They read poems about smart horses and stupid cows, or sometimes vice versa, about cherished dogs or vanished youths.

Bad Jobs, Good Waitresses

There were poems about the beauty of the land, the bitterness of mountain winters and dirty jobs like delivering calves. There were poems praising the coffee bean or a good waitress in a cafe or damning the federal bureaucracy, and poems about windmills and pickup trucks and sunsets and manure.

Cowboy poems resemble the poetry of the turn of the century, not the deeply introspective abstractions of modern poets. The poems are almost always simple, rhythmic verses with funny or melodramatic endings, of the kind typical of Robert Service or Rudyard Kipling, whose outdoor, adventure-oriented poetry was a popular influence on the form.

Most of the participants gathered Wednesday in Salt Lake City to catch a late-night train to Elko.
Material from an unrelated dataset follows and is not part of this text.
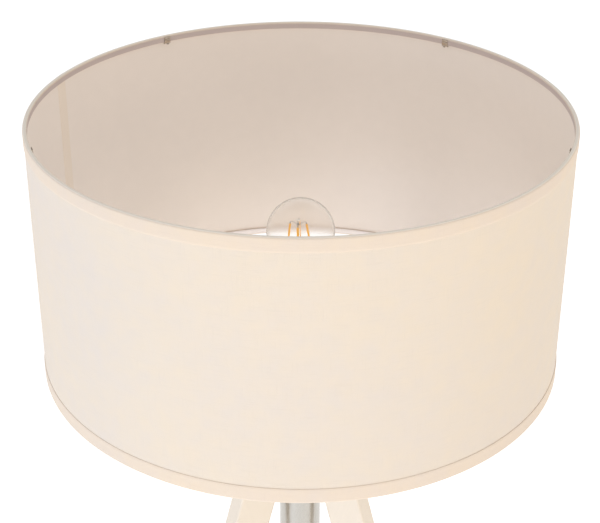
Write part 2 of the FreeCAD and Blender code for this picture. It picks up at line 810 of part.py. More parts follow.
def make_bulb_glass():
    """A dome, a hollow flare and a straight neck, all tangent, turned to a thin shell."""
    wall = size("glass_wall")
    radius = size("bulb_radius")
    neck = size("bulb_neck")
    flare_drop = size("bulb_flare")
    centre = size("lamp_height") - size("bulb_drop")
    neck_low = size("lamp_height") - size("holder_drop") - size("glass_foot")
    flare = (neck**2 + flare_drop**2 - radius**2) / (2 * (radius - neck))
    slope = math.atan2(flare_drop, neck + flare)

    def half_section(inset):
        """The points of the outline, moved inwards by inset."""
        dome = radius - inset
        hollow = flare + inset
        line = neck - inset

        def on_dome(angle):
            return FreeCAD.Vector(
                dome * math.cos(angle), 0, centre + dome * math.sin(angle)
            )

        def on_flare(angle):
            x = neck + flare - hollow * math.cos(angle)
            return FreeCAD.Vector(x, 0, centre - flare_drop + hollow * math.sin(angle))

        top = on_dome(math.pi / 2)
        top.x = 0.0
        join = on_dome(-slope)
        foot = FreeCAD.Vector(line, 0, centre - flare_drop)
        end = FreeCAD.Vector(line, 0, neck_low)
        arcs = [
            Part.Arc(top, on_dome((math.pi / 2 - slope) / 2), join),
            Part.Arc(join, on_flare(slope / 2), foot),
            Part.LineSegment(foot, end),
        ]
        return arcs, top, end

    outer, outer_top, outer_end = half_section(0.0)
    inner, inner_top, inner_end = half_section(wall)
    closing = [
        Part.LineSegment(outer_end, inner_end),
        Part.LineSegment(inner_top, outer_top),
    ]
    edges = [curve.toShape() for curve in outer + inner + closing]
    face = Part.Face(Part.Wire(Part.__sortEdges__(edges)))
    made = doc.addObject("Part::Feature", "bulb_glass")
    up = FreeCAD.Vector(0, 0, 1)
    made.Shape = face.revolve(FreeCAD.Vector(0, 0, 0), up, 360)
    return node("bulb_glass", made)


def make_bulb_cap():
    """The screw cap, its insulator, the contact under it and the driver inside."""
    inside = "thread_radius - cap_wall"
    thread_low = f"{CONTACT_LOW} + cap_rise"
    thread_high = f"{HOLDER_TOP} - cap_top"
    cuff = "bulb_neck + cuff_gap"
    cuff_low = f"{thread_high} + cuff_step"
    cuff_top = f"{HOLDER_TOP} + cuff_rise"
    corners = [
        ("cap_mouth", thread_low),
        ("thread_radius", f"{thread_low} + cap_taper"),
        ("thread_radius", thread_high),
        (f"{cuff} + cap_wall", cuff_low),
        (f"{cuff} + cap_wall", cuff_top),
        (cuff, cuff_top),
        (cuff, f"{cuff_low} + slip"),
        (inside, f"{thread_high} + cap_wall / 2"),
        (inside, f"{thread_low} + cap_taper + cap_wall"),
        ("cap_mouth", f"{thread_low} + cap_wall"),
    ]
    node("bulb_cap", turned("bulb_cap", corners))
    corners = [
        ("0", f"{CONTACT_LOW} + pin_height"),
        ("cone_radius", f"{CONTACT_LOW} + pin_height"),
        ("cap_mouth", f"{thread_low} - cone_top"),
        ("cap_mouth", f"{thread_low} + cap_wall"),
        ("0", f"{thread_low} + cap_wall"),
    ]
    node("bulb_cap_insulator", turned("bulb_cap_insulator", corners))
    pin_top = f"{CONTACT_LOW} + pin_height"
    node("bulb_contact", ring("bulb_contact", "0", "pin_radius", CONTACT_LOW, pin_top))
    low = f"{thread_low} + board_rise"
    board = ring_corners("-cap_mouth", "cap_mouth", low, f"{thread_high} - board_drop")
    node("bulb_driver", plate("bulb_driver", board, "board_wall"))


def make_bulb_inside():
    """The glass stem, the filaments that lean in at the top and their wires."""
    stem_low = f"{HOLDER_TOP} - glass_foot"
    stem_top = drop("filament_drop - stem_rise")
    shoulder = drop("filament_drop + filament_length + stem_drop")
    corners = [
        ("0", stem_low),
        ("stem_foot", stem_low),
        ("stem_foot", f"{stem_low} + stem_rim"),
        ("stem_neck", f"{stem_low} + stem_flare"),
        ("stem_shoulder", shoulder),
        ("stem_rod", f"{shoulder} + stem_slope"),
        ("stem_point", stem_top),
        ("0", stem_top),
    ]
    node("bulb_stem", turned("bulb_stem", corners))
    top = size("lamp_height") - size("filament_drop")
    low = top - size("filament_length")
    wire_top = top + size("wire_step")
    wire_low = low - size("wire_step")
    gap = size("wire_gap")
    filaments = []
    wires = []
    for k in range(FILAMENT_COUNT):
        azimuth = FIRST_FILAMENT_AZIMUTH + 360.0 * k / FILAMENT_COUNT
        upper = polar(size("filament_top"), azimuth, top)
        lower = polar(size("filament_foot"), azimuth, low)
        filaments.append(rod(f"filament_{k + 1}", lower, upper, "filament_radius"))
        hang = polar(size("filament_top"), azimuth, top + 3 * gap)
        hub = polar(size("wire_hub"), azimuth, wire_top)
        wires.append(rod(f"upper_wire_{k + 1}", hub, hang, "support_radius"))
        rest = polar(size("filament_foot") + gap, azimuth, low - 3 * gap)
        root = polar(size("wire_root"), azimuth, wire_low)
        wires.append(rod(f"lower_wire_{k + 1}", root, rest, "support_radius"))
    group("led_filaments", filaments)
    group("filament_wires", wires)


# ---------------------------------------------------------------- build, test and write


def build():
    make_column()
    make_end_caps()
    make_nipple()
    for side, azimuth in LEG_AZIMUTHS.items():
        make_leg(side, azimuth)
        make_foot_pad(side, azimuth)
    for row in ("upper", "lower"):
        make_hub(row)
        make_bolt_row(row)
    make_holder()
    make_collars()
    make_shade_walls()
    make_hem("top_hem", SHADE_TOP, "-", "top_band")
    make_hem("bottom_hem", SHADE_LOW, "+", "bottom_band")
    make_wire_ring("top_wire_ring", f"{SHADE_TOP} - hem_wall - hoop_height")
    make_wire_ring("bottom_wire_ring", f"{SHADE_LOW} + hem_wall")
    fitter = ring("fitter_ring", "fitter_bore", "fitter_rim", FITTER_LOW, FITTER_TOP)
    node("fitter_ring", fitter)
    for side, azimuth in ARM_AZIMUTHS.items():
        make_arm(side, azimuth)
    make_rim_clips()
    make_bulb_glass()
    make_bulb_cap()
    make_bulb_inside()


def find_faults():
    """What stands in the way of writing the files, in words."""
    faults = []
    for thing in doc.Objects:
        if "Invalid" in thing.State or "Error" in thing.State:
            faults.append(f"{thing.Label}: state {thing.State}")
    for thing in nodes:
        shape = thing.Shape
        if shape.isNull() or not shape.isValid() or not shape.Solids:
            faults.append(f"{thing.Label}: no valid solid")
        elif min(solid.Volume for solid in shape.Solids) <= 0:
            faults.append(f"{thing.Label}: a solid with no volume")
    return faults


sheet = write_sheet()
build()
doc.recompute()
faults = find_faults()
if faults:
    raise SystemExit("\n".join(faults))
os.makedirs("parts", exist_ok=True)
for piece in nodes:
    piece.Shape.exportStep(f"parts/{piece.Label}.step")
print(f"{len(nodes)} nodes written")
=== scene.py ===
import math

import bpy
import numpy as np
from mathutils import Matrix, Vector


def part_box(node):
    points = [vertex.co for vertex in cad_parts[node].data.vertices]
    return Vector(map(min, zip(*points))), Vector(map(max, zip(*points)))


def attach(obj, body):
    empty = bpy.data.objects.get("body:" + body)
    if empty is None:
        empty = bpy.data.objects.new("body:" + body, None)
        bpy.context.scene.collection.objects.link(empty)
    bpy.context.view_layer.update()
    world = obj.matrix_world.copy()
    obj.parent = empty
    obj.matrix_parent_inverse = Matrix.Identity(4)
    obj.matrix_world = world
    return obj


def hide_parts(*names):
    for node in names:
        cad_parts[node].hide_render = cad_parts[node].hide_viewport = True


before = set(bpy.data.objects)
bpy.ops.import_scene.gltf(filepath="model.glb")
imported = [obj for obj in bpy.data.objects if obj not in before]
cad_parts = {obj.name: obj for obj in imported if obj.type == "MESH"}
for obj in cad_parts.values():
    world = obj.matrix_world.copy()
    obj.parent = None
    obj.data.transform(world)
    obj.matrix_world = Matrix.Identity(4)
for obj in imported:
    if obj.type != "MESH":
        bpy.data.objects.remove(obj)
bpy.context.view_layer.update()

TAU = 2 * math.pi
MM = 0.001  # shapes are worked out in millimetres, materials in metres
SEAM = math.radians(159)  # where the shade's cloth and lining overlap
LAP = 6  # half the width of that overlap
CLOTH, FILM = 224.0, 223.7  # radius of the cloth and of the lining, for lengths round them
BEAD_IN = 221.0  # inner face of the bead along both rims
ARM_AZIMUTHS = [math.radians(a) for a in (30, 150, 270)]
LEG_AZIMUTHS = {"back": math.radians(90), "left": math.radians(210), "right": math.radians(330)}
CLIP_AZIMUTHS = [math.radians(a) for a in (52.9, 124.4, 199.5, 269.0, 340.9)]
FILAMENT_AZIMUTHS = [math.radians(-4 + 90 * k) for k in range(4)]
rng = np.random.default_rng(41)

# ------------------------------------------------------------ surfaces


def surface(points, close_rows=False, close_columns=True):
    """Faces and UV map of a grid of points[row, column]: each face joins four neighbours, and is
    a triangle where a row has shrunk to one point. U and V are the lengths along the columns and
    the rows so far, turned into metres, each the mean over the other direction."""
    rows, columns = points.shape[:2]
    along = points[np.arange(rows + close_rows) % rows]
    across = points[:, np.arange(columns + close_columns) % columns]
    v = np.concatenate([[0], np.cumsum(np.linalg.norm(np.diff(along, axis=0), axis=2).mean(1))])
    u = np.concatenate([[0], np.cumsum(np.linalg.norm(np.diff(across, axis=1), axis=2).mean(0))])
    i, j = (k.ravel() for k in np.indices((len(v) - 1, len(u) - 1)))
    i, j = np.stack([i, i, i + 1, i + 1], 1), np.stack([j, j + 1, j + 1, j], 1)
    uv = np.stack([u[j], v[i]], 2) * MM
    shrunk = np.ptp(points, axis=1).max(1) < 1e-6
    corner = (i % rows) * columns + np.where(shrunk[i % rows], 0, j % columns)
    first, last = corner[:, 0] == corner[:, 1], corner[:, 2] == corner[:, 3]
    low, high = first & ~last, last & ~first
    return {
        "points": points.reshape(-1, 3),
        "quads": corner[~first & ~last],
        "quad_uv": uv[~first & ~last],
        "tris": np.concatenate([corner[low][:, [0, 2, 3]], corner[high][:, [0, 1, 2]]]),
        "tri_uv": np.concatenate([uv[low][:, [0, 2, 3]], uv[high][:, [0, 1, 2]]]),
    }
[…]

As the train rolled through the desert about midnight, Big Jim Griffith wrapped his 6-foot, 7-inch frame around his guitar, propped his boots against the window sill and began singing “Long Journey Home:”

“Black smoke rising and it surely is a train. . . .”

Mike Korn accompanied on banjo and the crowded Amtrak car sang along. Nearby were Chip Rawlins, Zac Reisner and Freeman Smith.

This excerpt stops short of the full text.